Baxter was born in on May 7, 1923, in Michigan City, Indiana. Her mother, Catherine Wright Baxter was the daughter of world-famous architecture, Frank Lloyd Wright. In a 1970 interview, she talked about her grandfather with radio host, Studs Terkel, she spoke fondly of him though she did not know him until she was in her mid-teens because of a family conflict.

Baxter caught the acting bug early in her life when she appeared in a school play at the age of five. The next year, her family moved to Westchester County in New York and Baxter continued to act in school shows. Attending Broadway in 1933, she saw Helen Hayes and Baxter decided she was going into that career. She started taking acting classes and by 1936, she originated the role of Elizabeth Winthrop in the Broadway play Seen But Not Heard. While Baxter’s early career saw three more plays on Broadway, she did not actively pursue the stage and turned to the big screen.

Baxter tried out for her first movie role at the age of 16 and by the next year, she had a contract with Twentieth Century-Fox for seven years. At that time in Hollywood, the late 1940s and the 1950s, studios controlled actors’ roles and could loan them out. It was such a loan to MGM that resulted in Baxter’s first movie role in the action comedy 20 Mule Team in 1940. Like many young actors, the studios could be harsh about the developing body but rather than blame the system, Baxter praised her parents for helping her learn to control her eating than just turning to diet pills and drugs. According to IMDb.com, Baxter was in 17 other films over the course of the next six years until the 1946 The Razor’s Edge for which she won both the Oscar and the Golden Globe for Best Actress in a Supporting Role.
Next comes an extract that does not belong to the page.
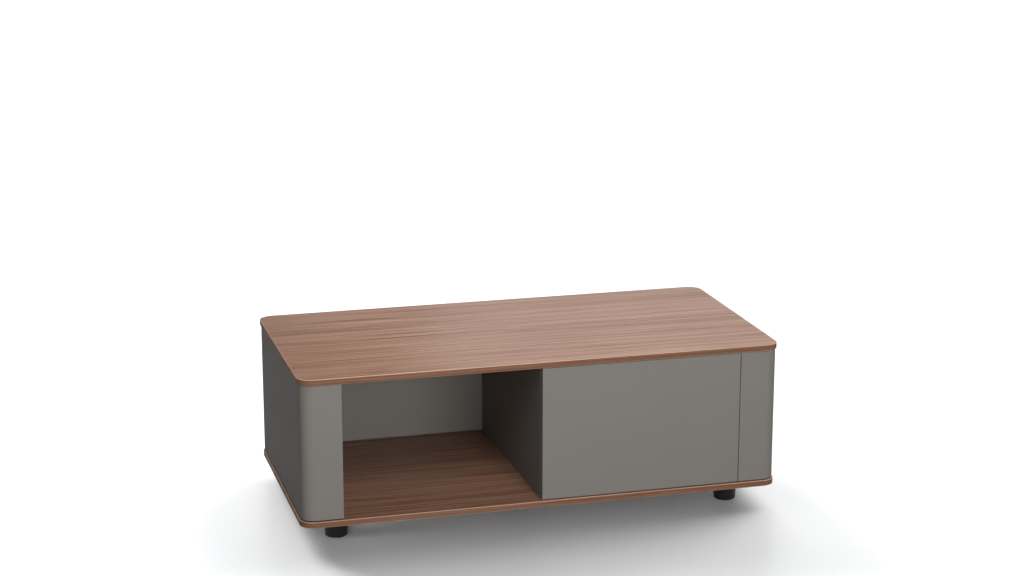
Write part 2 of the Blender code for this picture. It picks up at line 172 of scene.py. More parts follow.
def relief(field, strength, depth):
    return field.node("ShaderNodeBump", {}, {
        "Height": field, "Strength": strength, "Distance": depth})


def facing(place):
    # How far the surface faces along each of the piece's own axes.
    return place.node("ShaderNodeTexCoord", {}, {}, "Normal").parts()


def joined(x, y, z):
    return x.node("ShaderNodeCombineXYZ", {}, {"X": x, "Y": y, "Z": z})


def walnut_veneer(half_depth):
    # Long, nearly straight grain under satin lacquer: wide bands, narrow streaks, fine lines, a few
    # thin dark and pale veins, and open pores. Painted shade darkens the sheet towards its left
    # end.
    # The banding on the edge is more matt, its grain follows it round, and painted shade makes it
    # darker. Its arris has a paler painted highlight.
    finish, shader, place = new_finish("walnut_veneer", {"Specular IOR Level": 0.19})
    x, y, z = place.parts()
    steep = facing(place)[2].math("ABSOLUTE")
    banding = steep < 0.7
    sway = noise(place * (0.9, 2.0, 2.0)) * 0.030
    round_corner = (y.math("ABSOLUTE") - half_depth) * x.math("SIGN")
    on_face = joined(x, y + sway, z)
    on_edge = joined(x - round_corner, z * 3.0, z)
    lie = banding.between(on_face, on_edge, "VECTOR")

    band = rise(noise(lie * (0.6, 34.0, 34.0)), 0.34, 0.66)
    streak = rise(noise(lie * (0.9, 120.0, 120.0), detail=3.0, roughness=0.65), 0.42, 0.58)
    line = rise(noise(lie * (4.0, 300.0, 300.0), detail=3.0, roughness=0.65), 0.41, 0.59)
    hue = rise(noise(lie * (0.8, 30.0, 30.0) + (3.0, 5.0, 0.0)), 0.36, 0.64)
    dark_vein = vein(lie * (0.50, 52.0, 52.0) + (7.0, 1.0, 0.0), 0.960, 0.990)
    pale_vein = vein(lie * (0.60, 60.0, 60.0) + (1.0, 9.0, 0.0), 0.965, 0.995)
    pore = rise(noise(lie * (90.0, 1600.0, 1600.0), detail=1.0), 0.56, 0.70)
    # Painted shade: the colour darkens towards the left end of the sheet.
    painted_left_shade = 1.0 - rise(x, -0.68, -0.28)
    # Painted highlight: paler along the arris, which is also made glossier.
    arris = rise(steep, 0.10, 0.40) * (1.0 - rise(steep, 0.90, 0.99))

    tone = band * 0.12 + streak * 0.40 + line * 0.48
    colour = hue.between(tone.between(*red_grain), tone.between(*brown_grain))
    # The edge banding is darkened here with painted shade, and the arris lightened with a painted
    # highlight.
    for cover, stain in ((dark_vein * 0.55, dark_vein_brown), (pale_vein * 0.45, pale_vein_tan),
                         (pore * 0.28, pore_brown), (painted_left_shade * 0.36, painted_left_shade_brown),
                         (banding * 0.46, painted_edge_shade_brown), (arris * 0.75, painted_highlight_tan)):
        colour = cover.between(colour, stain)
    colour.feeds(shader, "Base Color")
    gloss = banding.between(0.33, 0.74, "FLOAT") - arris * 0.20
    (gloss + line * 0.06 + pore * 0.08).feeds(shader, "Roughness")
    relief(line * 0.4 - pore, 0.20, 0.0001).feeds(shader, "Normal")
    return finish


def rounded_rectangle(half_x, half_y, radius, height):
    # One level of a panel's edge, anticlockwise, with a quarter circle at each corner.
    points = []
    for side_x, side_y, start in ((1, 1, 0), (-1, 1, 90), (-1, -1, 180), (1, -1, 270)):
        for step in range(corner_steps + 1):
            angle = radians(start + 90 * step / corner_steps)
            x = side_x * (half_x - radius) + radius * cos(angle)
            y = side_y * (half_y - radius) + radius * sin(angle)
            points.append((x, y, height))
    return points


def loft(name, rings):
    # A closed skin through rings of as many points each, capped at both ends.
    shape = bmesh.new()
    loops = [[shape.verts.new(point) for point in ring] for ring in rings]
    for lower, upper in zip(loops, loops[1:]):
        for here in range(len(lower)):
            there = (here + 1) % len(lower)
            shape.faces.new((lower[here], lower[there], upper[there], upper[here]))
    shape.faces.new(loops[0])
    shape.faces.new(loops[-1])
    bmesh.ops.recalc_face_normals(shape, faces=shape.faces)
    mesh = bpy.data.meshes.new(name)
    shape.to_mesh(mesh)
    shape.free()
    return mesh


def circle(radius, height, sides=hole_sides):
    return [(radius * cos(tau * step / sides), radius * sin(tau * step / sides), height)
            for step in range(sides)]


def new_piece(name, mesh, finish, place=Matrix.Identity(4)):
    piece = bpy.data.objects.new(name, mesh)
    if not mesh.materials:
        mesh.materials.append(finish)
    piece.matrix_world = place
    bpy.context.scene.collection.objects.link(piece)
    return piece


def soften(piece, width, segments=3):
    # Break the sharp edges with a small round.
    bevel = piece.modifiers.new("arris", "BEVEL")
    bevel.width = width
    bevel.segments = segments
    bevel.limit_method = "ANGLE"
    bevel.angle_limit = edge_angle


def cut(piece, tool, places):
    # Take the tool's shape out of the piece at each place, given in the piece's own frame.
    shape = bmesh.new()
    for place in places:
        known = set(shape.verts)
        shape.from_mesh(tool)
        fresh = [vert for vert in shape.verts if vert not in known]
        bmesh.ops.transform(shape, matrix=place, verts=fresh)
    cutter = bpy.data.objects.new(f"{piece.name}_cutter", bpy.data.meshes.new(tool.name))
    shape.to_mesh(cutter.data)
    shape.free()
    cutter.matrix_world = piece.matrix_world
    bpy.context.scene.collection.objects.link(cutter)
    boolean = piece.modifiers.new(cutter.name, "BOOLEAN")
    boolean.operation = "DIFFERENCE"
    boolean.solver = "EXACT"
    boolean.object = cutter


def shade(mesh):
    # Smooth over the rounds, with the true edges kept sharp.
    mesh.shade_smooth()
    mesh.set_sharp_from_angle(angle=edge_angle)


def settle(piece):
    # Apply the cuts and rounds, then shade it so that the broad faces stay flat.
    bpy.context.view_layer.update()
    carved = piece.evaluated_get(bpy.context.evaluated_depsgraph_get())
    mesh = bpy.data.meshes.new_from_object(carved)
    for modifier in list(piece.modifiers):
        if modifier.type == "BOOLEAN":
            bpy.data.objects.remove(modifier.object, do_unlink=True)
    piece.modifiers.clear()
    piece.data = mesh
    shade(mesh)
    weigh = piece.modifiers.new("shading", "WEIGHTED_NORMAL")
    weigh.keep_sharp = True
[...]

During the Terkel interview, Baxter mentioned the problem double standard of acting for woman. Interestingly, she also mentioned the women’s movement which surprised me given her support of Republican political candidates in the 1950s and 1960s and even called American women “spoiled” in a newspaper article after she moved to Australia to co-manage a ranch with her second husband, Randolph Galt, from home she divorced in 1969. While Baxter seemed aware of the injustices in American society, she felt it was more on her and other women to fight for what they wanted than to demand a change in society.

One way that Baxter fought back against the limiting of women actors, was to refuse to accept any label for her work. In fact, she made it a point in her career to play a wide range of roles. The caliber of the movies may not have always been ideal, but they did prove her ability to play multiple characters from young tragic mothers to scheming other women to comedic foils. She appeared on stage, both the big and small screens, and on over two dozen radio shows as guest star or actor. An attempt to create a production company in the late 1950s with her publicist, Russell Birdwell, seems to have done little but trying was more than many actors were able to do. Besides her Oscar and Golden Globe wins, she was nominated for second Oscar in 1951 (All About Eve) and a Primetime Emmy Award in 1969 (The Name of the Game).

Baxter worked until her death in 1985 at the age of 62 just eight days after a stroke. Everyone in the industry and her family was shocked by Baxter’s death because her stroke happened while she was merely walking. She had been filming her role as Victoria Cabot in the popular television series, Hotel, at the time; the series reunited her with Bette Davis from All About Eve. She is buried on her grandfather’s estate in the Lloyd Jones Cemetery in Spring Green, Wisconsin.